Minister for Aboriginal Affairs and Reconciliation

Minister for Correctional Services

Member of the South Australian Legislative Council
- In office 7 December 1985 – 18 February 2006
- Succeeded by: Bernard Finnigan

Personal details
- Born: Terance Gerald Roberts 28 January 1946 Millicent, South Australia
- Died: 18 February 2006 (aged 60)
- Party: Labor (SA)

= Terry Roberts (politician) =

Australian politician (1946–2006)

Terance Gerald "Terry" Roberts (28 January 1946 - 18 February 2006) was a member of the South Australian Legislative Council between 1985 and 2006. At the time of his death, he was a Minister for Aboriginal Affairs and Reconciliation and Correctional Services in the South Australian government.

==Early life and education==
Roberts was born on 28 January 1946 and educated at Millicent High School in Millicent, South Australia at Mount Gambier, and later Sydney Tech.

He qualified as a metalworker.

==Career==
Roberts worked for the Construction, Forestry, Mining and Energy Union (CFMEU) in the 1970s and early 1980s, and was a member of the Australian Labor Party for most of his life.
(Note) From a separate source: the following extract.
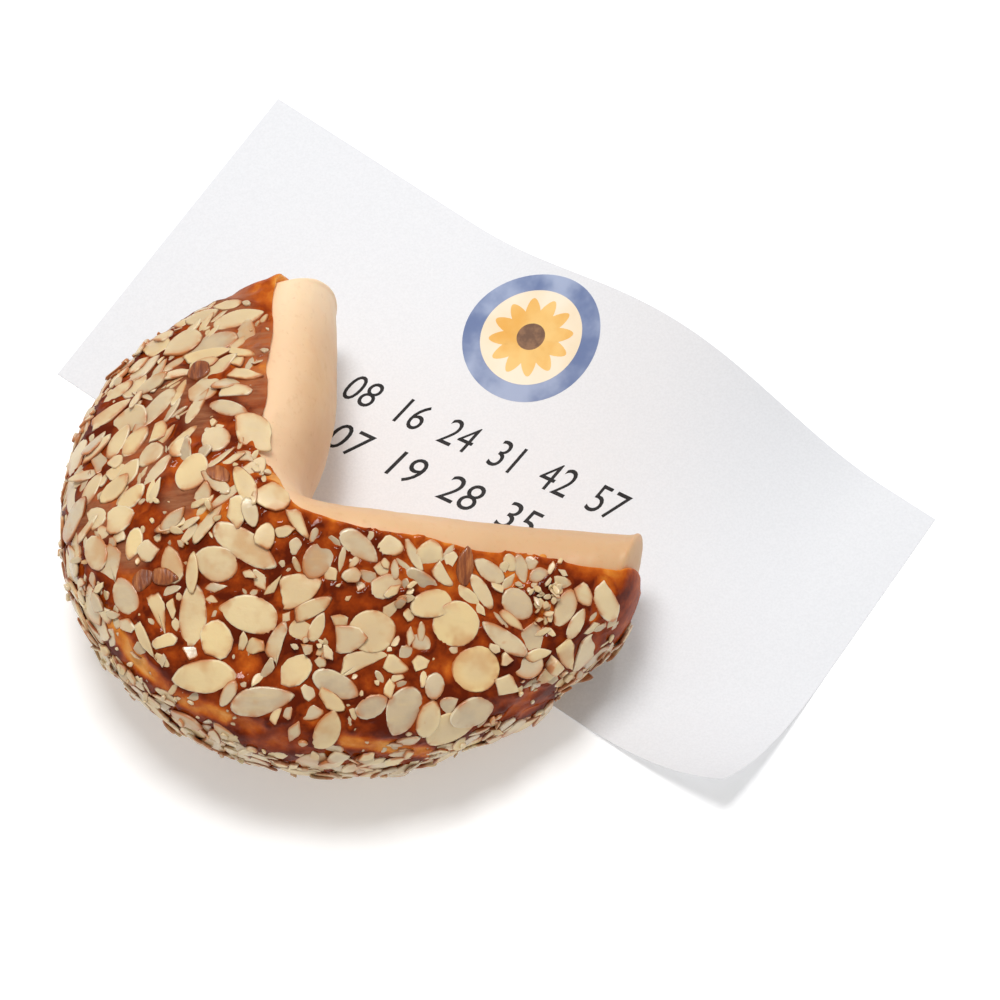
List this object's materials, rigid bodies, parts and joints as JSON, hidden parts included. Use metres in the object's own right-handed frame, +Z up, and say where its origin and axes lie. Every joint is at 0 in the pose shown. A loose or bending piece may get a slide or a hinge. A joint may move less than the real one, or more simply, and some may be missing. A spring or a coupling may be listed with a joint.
{
  "type": "giant fortune cookie",
  "caption": "Giant folded fortune cookie, its flanks dipped in caramel and covered with flaked almonds, lying on its paper fortune.",
  "frame": {"origin": "on the table, under the middle of the footprint of the cookie and its paper", "axes": "+X to the right along the longer horn, +Y along the shorter horn, +Z up"},
  "size_m": [0.2638, 0.2278, 0.0839],
  "materials": {
    "biscuit": "smooth baked biscuit, faintly mottled and finely pitted",
    "caramel": "glossy set caramel, dark where thick and orange where thin",
    "almond": "satin blanched almond, cream to pale yellow",
    "almond_skin": "brown striated almond skin",
    "paper": "smooth white printing paper",
    "print_ink": "matt dark printed ink",
    "print_colour": "matt coloured print"
  },
  "bodies": {
    "root": {"cookie": "biscuit", "caramel_almond_coat": "caramel", "fortune_slip": "paper"}
  },
  "joints": []
}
He was elected to the Legislative Council in 1985 and served as a backbencher until 1993. After Labor went into Opposition, he was appointed as a Shadow Minister for Aboriginal Affairs and Correctional Services.

Roberts was appointed to the Cabinet after the election of the Rann Government. As the Minister for Aboriginal Affairs, he added more sacred sites to the Aboriginal Heritage Register than any other minister.

He was a member of many committees over his term in parliament, including the Aboriginal Lands Parliamentary Standing Committee from 22 October 2003 to 18 February 2006. In 2004 Roberts led an inquiry by this committee which examined the shortcomings of the Anangu Pitjantjatjara Yankunytjatjara Land Rights Act 1981 with regard to the governance and social conditions in the Anangu Pitjantjatjara Yankunytjatjara (APY Lands). The review noted shortcomings in the delivery of human services and infrastructure, and made 15 recommendations to improve conditions in and governance of the Lands.

He was committed to social justice and reconciliation over the course of his career.

==Later life and death==
Roberts was diagnosed as having pancreatic cancer in 2005 while surgery was being done on a bile duct obstruction. He took extended sick leave to undertake chemotherapy and radiation therapy before returning to work in the middle of 2005.

He died on 18 February 2006.

The vacancy created in the upper house was filled in May 2006 by Bernard Finnigan.